Dawson, whose pronouns are they/them/their, discussed the importance of inclusive language, especially during a time when students are discovering so much about themselves. Dawson touched upon the benefits of proactively asking people what their pronouns are to avoid assumptions and being mindful of using less gendered language—for example, saying “spouse” instead of “wife” or “husband.”

“Just remember, someone may be passing, but may not be comfortable in how they are passing,” Dawson said. They described two tools in the Quaker practice that can be useful: using “Friends” as a gender-inclusive term (instead of using “you guys” when addressing a mixed-gender group, or even using “ladies and gentlemen” or “boys and girls,” which are phrases that erase any nonbinary students) and the practice of queries. “If we continue to center on the process of asking and sharing, we are on a good path.”

The faculty panel all spoke about the power teachers have to create a supportive environment for students and colleagues who may be questioning their gender or sexuality. They reminded colleagues that the LGBTQIA+ community is not a monolith and includes several different identities and communities. They mentioned the importance of being honest with and open to students, sharing that doing so can make a difference in a young person’s life. Acosta suggested that teachers and coaches “be cognizant” that in every class there may be someone who identifies with an LGBTQIA+ identity but has yet to come out.

“As a teacher we are assumed to have all the answers,” said Harvat. “You may not have answers all the time, and that’s okay. We can still create an environment where students feel comfortable. It shows you care.”

"You may not have answers all the time, and that’s okay. We can still create an environment where students feel comfortable. It shows you care.”After the panel, faculty and staff attended division-specific training facilitated by the Human Rights Campaign Foundation’s Welcoming Schools initiative, learning specific language and techniques to best meet the students’ needs at their level. Among other resources, teachers of younger students discussed gender identity and expression through the use of a “gender snowperson” worksheet: The top sphere represents gender identity, or how one feels about one’s self; the middle represents sexual orientation, or who someone loves; and the bottom represents the sex assigned to a person at birth. Teachers in the Middle and Upper Schools learned age-appropriate ways to discuss sex and gender, as well as techniques to ensure that their classrooms and the School overall is an inclusive and safe place for every student.

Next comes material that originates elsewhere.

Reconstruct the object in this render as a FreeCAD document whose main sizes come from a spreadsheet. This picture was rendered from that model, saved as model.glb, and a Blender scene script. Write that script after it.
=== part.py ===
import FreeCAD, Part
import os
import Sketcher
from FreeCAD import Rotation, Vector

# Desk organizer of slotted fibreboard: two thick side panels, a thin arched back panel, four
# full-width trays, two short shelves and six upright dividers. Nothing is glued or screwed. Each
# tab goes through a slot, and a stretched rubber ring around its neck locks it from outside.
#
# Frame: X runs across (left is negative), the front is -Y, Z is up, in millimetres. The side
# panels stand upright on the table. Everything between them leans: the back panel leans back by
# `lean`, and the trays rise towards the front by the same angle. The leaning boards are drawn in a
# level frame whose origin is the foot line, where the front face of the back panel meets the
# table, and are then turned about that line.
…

“This professional development was important because this topic has not been explored in depth from an institutional standpoint,” said Endowed Director of Equity, Justice, and Community Natalie Randolph ’98. “We want to be sure to bring attention and awareness. Our students are ahead of us as adults in this area, and we owe it to them to be both well informed and supportive of their multiple identities, perspectives, and needs.”

Overall, it was a day of reflection for students, faculty, and staff—not only learning about sexuality, gender, and healthy relationships, but of learning what kind of work lies ahead of the Sidwell Friends community. Randolph often says that such work may be “messy and uncomfortable,” but the end result will be a more thoughtful, compassionate, and understanding community.